Wait, he’s got a family?
Who knew that Laettner has a sister and brother-in-law living in Charlotte, along with another sister and his father living in Fort Mill? If you are a UNC fan, you may still think that Laettner was somehow sculpted out of clay by Mike Krzyzewski as the perfect embodiment of both a college basketball player (Laettner is undoubtedly one of the five best ACC players of all time) and pure sports evil.
The ESPN documentary – which Laettner cooperated with – broke out five reasons for “Laettner hate” that can be encapsulated in this sentence: He was a white, extremely good-looking superstar who played at a privileged school and bullied people around. What Grayson Allen has experienced at Duke is a minor-league version of Laettner, who remains the gold standard for fan hate.
‘They were like “Who?”’
At Garinger, though, no one hated Laettner at all. Yes, Garinger athletics director Tony Huggins and coach Yawn are both diehard UNC fans and had to get over that part of it – “My Mom is also real upset about this,” Yawn joked of Laettner’s presence. But the players were mostly awed that a 13-year NBA veteran was going to work with them.
Said Huggins: “He’s the kind of figure our kids don’t get a chance to rub elbows with.”
I should back up and say that the players were awed when they figured out who Laettner was. Only one player on the entire team had ever heard of him, as he is older than many of their parents.
“I knew who he was,” said senior Drew Ford, a 6-foot-1, 147-pound shooting guard who is sometimes forced to play center on Garinger’s undersized team and had 19 points and 17 rebounds Friday. “I was telling everybody when he walked in and they were like ‘Who?’”
“I didn’t know until I looked him up when I got home,” junior player Quantaz Beverly said. “But I know that he found out our weaknesses and built them up.”
Besides attitude, Laettner worked on passing more and dribbling less. He has his own basketball academy in Florida, and one drill he likes to run is playing 5-on-5 without any dribbling. The ball can only be moved by passing, and he ran the drill with the Garinger players repeatedly.
“That makes them pass and cut and move and not be in ‘cool mode,’” Laettner said.
Before the game had ended, Laettner had already figured this mission was successful no matter the result. “I’m very happy,” he told the team in the locker room after the game. “Your sense of urgency was almost off the charts. My job here is done.”
‘A past he was overcoming’
Garinger’s basketball team needed something good to happen to it. The east Charlotte school has undergone its share of academic and athletic hardships in recent years. The football team ended a 55-game losing streak only last season.
In the summer of 2017, a Garinger player who would have been a senior starter for this basketball team was shot and killed in Charlotte – one of more than 80 homicides in the city last year.
Dionte’ Hunter had gotten into trouble with the police in the state of Washington, but had moved to Charlotte and appeared to have turned his life around.
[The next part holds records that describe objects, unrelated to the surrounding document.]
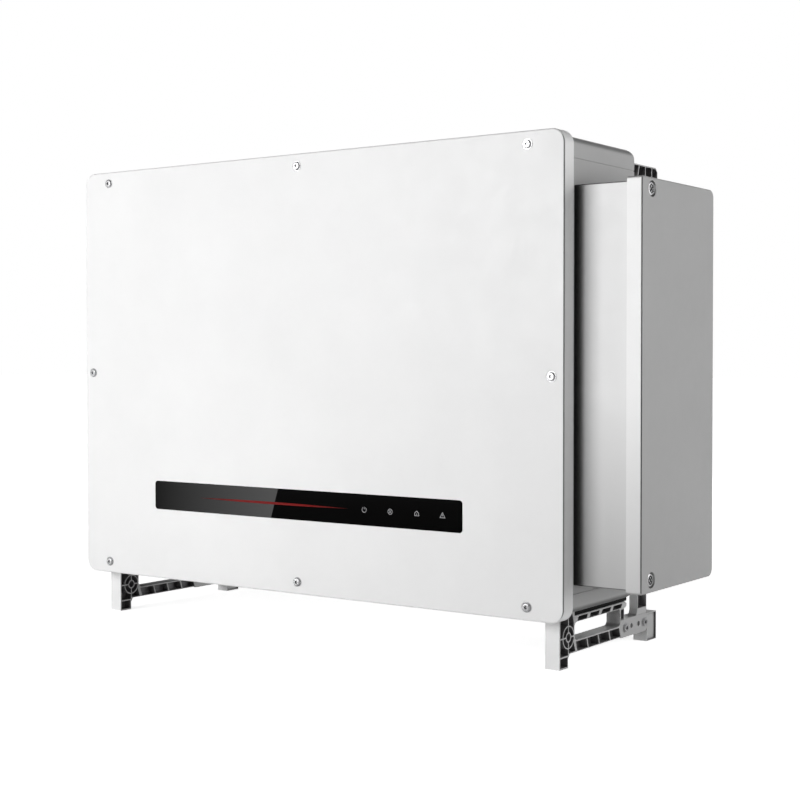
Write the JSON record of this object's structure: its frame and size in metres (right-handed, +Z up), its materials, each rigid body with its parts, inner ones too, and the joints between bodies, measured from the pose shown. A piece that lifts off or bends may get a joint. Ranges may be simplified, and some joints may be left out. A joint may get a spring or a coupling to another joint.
{
  "type": "string inverter",
  "caption": "Large wall or rack mounted solar string inverter with a lift-off front cover, a dark status window, a pull-out fan tray on one flank and ribbed foot brackets.",
  "frame": {"origin": "centre of the bottom of the whole box, between the four feet", "axes": "+X to the right along the width, +Y back towards the wall, +Z up; the front cover faces -Y"},
  "size_m": [1.12, 0.368, 0.81],
  "materials": {
    "white_powder_coat": "satin powder coat, very light grey",
    "casing_powder_coat": "satin powder coat, light grey",
    "bracket_coat": "light grey coated die casting",
    "seal_rubber": "black cellular rubber",
    "screw_steel": "bright stainless steel",
    "dark_window": "black tinted, glossy",
    "light_guide": "translucent",
    "circuit_board": "green solder mask",
    "bare_aluminium": "extruded, bare",
    "brass_parts": "nickel-free brass",
    "module_plastic": "moulded",
    "capacitor_can": "sleeved can",
    "grey_plastic": "moulded",
    "blue_plastic": "epoxy coated",
    "black_plastic": "glass-filled moulding",
    "knob_plastic": "moulded",
    "fuse_ceramic": "glazed tube",
    "copper_bar": "bare copper",
    "zinc_sheet": "zinc-plated sheet"
  },
  "bodies": {
    "housing": {"ac_cable_glands": "grey_plastic", "ac_gland_plate": "zinc_sheet", "ac_power_board": "circuit_board", "ac_relays": "grey_plastic", "ac_terminal_block": "grey_plastic", "board_standoffs": "brass_parts", "boost_inductors": "bare_aluminium", "boost_modules": "module_plastic", "breather_vent": "black_plastic", "busbars": "copper_bar", "casing": "casing_powder_coat", "circulation_fan_frame": "black_plastic", "control_board": "circuit_board", "control_shield": "zinc_sheet", "current_sensors": "black_plastic", "data_port_cap": "black_plastic", "dc_connectors": "black_plastic", "dc_link_capacitors": "capacitor_can", "dc_power_board": "circuit_board", "dc_switch_bodies": "grey_plastic", "duct_cover": "casing_powder_coat", "earth_screw": "screw_steel", "fan_box": "white_powder_coat", "film_capacitors": "grey_plastic", "filter_inductors": "bare_aluminium", "fixing_screws": "screw_steel", "foot_bracket_left": "bracket_coat", "foot_bracket_right": "bracket_coat", "foot_pads": "seal_rubber", "heat_sink_boost": "bare_aluminium", "heat_sink_inverter": "bare_aluminium", "inverter_modules": "module_plastic", "outlet_grille": "casing_powder_coat", "rear_frame_left": "bracket_coat", "rear_frame_right": "bracket_coat", "sheet_screws": "screw_steel", "signal_glands": "black_plastic", "splice_plates": "bracket_coat", "string_fuses": "fuse_ceramic", "surge_arresters": "blue_plastic", "terminal_bolts": "screw_steel"},
    "front_cover_unit": {"front_cover": "white_powder_coat", "cover_gasket": "seal_rubber", "cover_screws": "screw_steel", "indicator_window": "dark_window", "indicator_light_guides": "light_guide", "indicator_board": "circuit_board"},
    "fan_tray_unit": {"fan_cover": "white_powder_coat", "fan_cover_screws": "screw_steel", "fan_tray": "zinc_sheet", "fan_frames": "black_plastic", "fan_guards": "zinc_sheet"},
    "circulation_rotor": {"circulation_fan_rotor": "black_plastic"},
    "switch_knob_1": {"dc_switch_knob_1": "knob_plastic"},
    "switch_knob_2": {"dc_switch_knob_2": "knob_plastic"},
    "switch_knob_3": {"dc_switch_knob_3": "knob_plastic"},
    "switch_knob_4": {"dc_switch_knob_4": "knob_plastic"},
    "cooling_rotor_1": {"fan_rotor_1": "black_plastic"},
    "cooling_rotor_2": {"fan_rotor_2": "black_plastic"},
    "cooling_rotor_3": {"fan_rotor_3": "black_plastic"}
  },
  "joints": [
    {"name": "front_cover_removal", "type": "slide", "parent": "housing", "child": "front_cover_unit", "axis": [0, -1, 0], "range_m": [0, 0.25]},
    {"name": "fan_tray_pull", "type": "slide", "parent": "housing", "child": "fan_tray_unit", "axis": [1, 0, 0], "range_m": [0, 0.15]},
    {"name": "circulation_fan_spin", "type": "hinge", "parent": "housing", "child": "circulation_rotor", "pos_m": [-0.0675, -0.111, 0.6973], "axis": [1, 0, 0], "continuous": true},
    {"name": "cooling_fan_spin_1", "type": "hinge", "parent": "fan_tray_unit", "child": "cooling_rotor_1", "pos_m": [0.473, -0.0215, 0.2478], "axis": [1, 0, 0], "continuous": true},
    {"name": "cooling_fan_spin_2", "type": "hinge", "parent": "fan_tray_unit", "child": "cooling_rotor_2", "pos_m": [0.473, -0.0215, 0.4318], "axis": [1, 0, 0], "continuous": true},
    {"name": "cooling_fan_spin_3", "type": "hinge", "parent": "fan_tray_unit", "child": "cooling_rotor_3", "pos_m": [0.473, -0.0215, 0.6158], "axis": [1, 0, 0], "continuous": true},
    {"name": "dc_switch_turn_1", "type": "hinge", "parent": "housing", "child": "switch_knob_1", "pos_m": [-0.468, -0.089, 0.1073], "axis": [0, 0, -1], "range_deg": [0, 90]},
    {"name": "dc_switch_turn_2", "type": "hinge", "parent": "housing", "child": "switch_knob_2", "pos_m": [-0.328, -0.089, 0.1073], "axis": [0, 0, -1], "range_deg": [0, 90]},
    {"name": "dc_switch_turn_3", "type": "hinge", "parent": "housing", "child": "switch_knob_3", "pos_m": [-0.188, -0.089, 0.1073], "axis": [0, 0, -1], "range_deg": [0, 90]},
    {"name": "dc_switch_turn_4", "type": "hinge", "parent": "housing", "child": "switch_knob_4", "pos_m": [-0.048, -0.089, 0.1073], "axis": [0, 0, -1], "range_deg": [0, 90]}
  ]
}
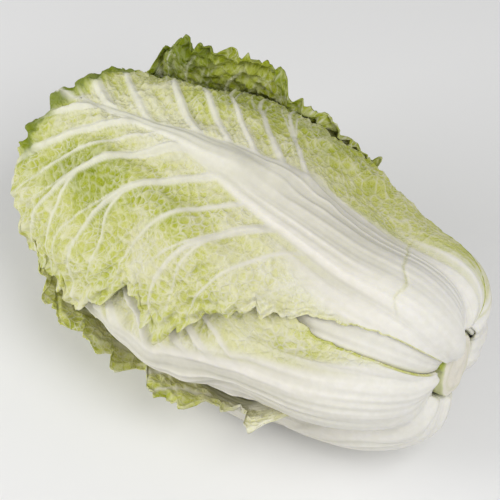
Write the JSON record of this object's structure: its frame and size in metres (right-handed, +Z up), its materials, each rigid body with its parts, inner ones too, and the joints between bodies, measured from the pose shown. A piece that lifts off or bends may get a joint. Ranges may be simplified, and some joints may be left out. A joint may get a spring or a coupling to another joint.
{
  "type": "napa cabbage",
  "caption": "Barrel-shaped head of overlapping broad-ribbed leaves with frilled margins, trimmed at the stem and lying on its side.",
  "frame": {"origin": "on the table under the middle of the head's bounding box", "axes": "+X along the head towards its cut stem, +Z up, and +Y to the side away from the leaf that lies on the table"},
  "size_m": [0.2805, 0.1538, 0.1485],
  "materials": {
    "heart_leaf": "young leaf, satin",
    "stem_flesh": "cut stem, matt",
    "leaf": "waxy leaf, satin"
  },
  "bodies": {
    "root": {"heart": "heart_leaf", "stem": "stem_flesh", "leaf_young_upper": "leaf", "leaf_young_lower": "leaf", "leaf_far_inner": "leaf", "leaf_near_inner": "leaf", "leaf_under": "leaf", "leaf_near": "leaf", "leaf_far_upper": "leaf", "leaf_top": "leaf", "leaf_table": "leaf", "leaf_far": "leaf"}
  },
  "joints": []
}
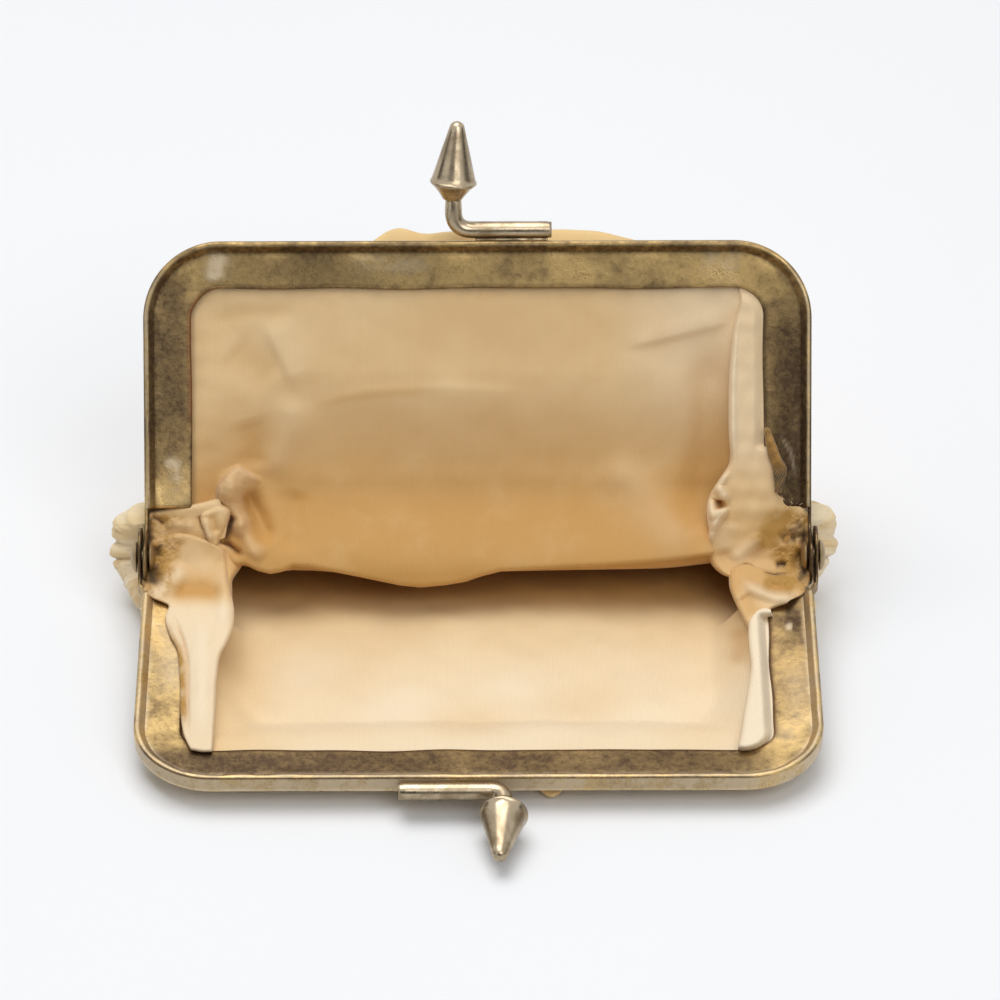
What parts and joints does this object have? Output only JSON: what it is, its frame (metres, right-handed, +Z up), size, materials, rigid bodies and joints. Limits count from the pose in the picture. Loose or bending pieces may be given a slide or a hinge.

He had started for Garinger as a junior and was a popular player on the team.
“He had a past he was overcoming,” Yawn, who is 28 and in his second year coaching at Garinger, said of Hunter. “And he came here and hit the ground running. His death was the hardest thing I’ve had to deal with up to this point in my life, trying to mentor the players through that and be there for them.”
The Garinger team publicly remembers the player they called “Deebo” before and after every game.
And so the home Garinger gym rocked Friday night, with the team’s fourth win of the season finally assured and the nine-game losing streak ancient history. Laettner smiled on the bench.
The players led the 300 fans in the stands in a rollicking chant of “Dee-bo! Dee-bo! Dee-bo!” In the locker room, they hugged one another.
A lot of things have gone wrong at Garinger at one time or the other.
But on this night, it all went right.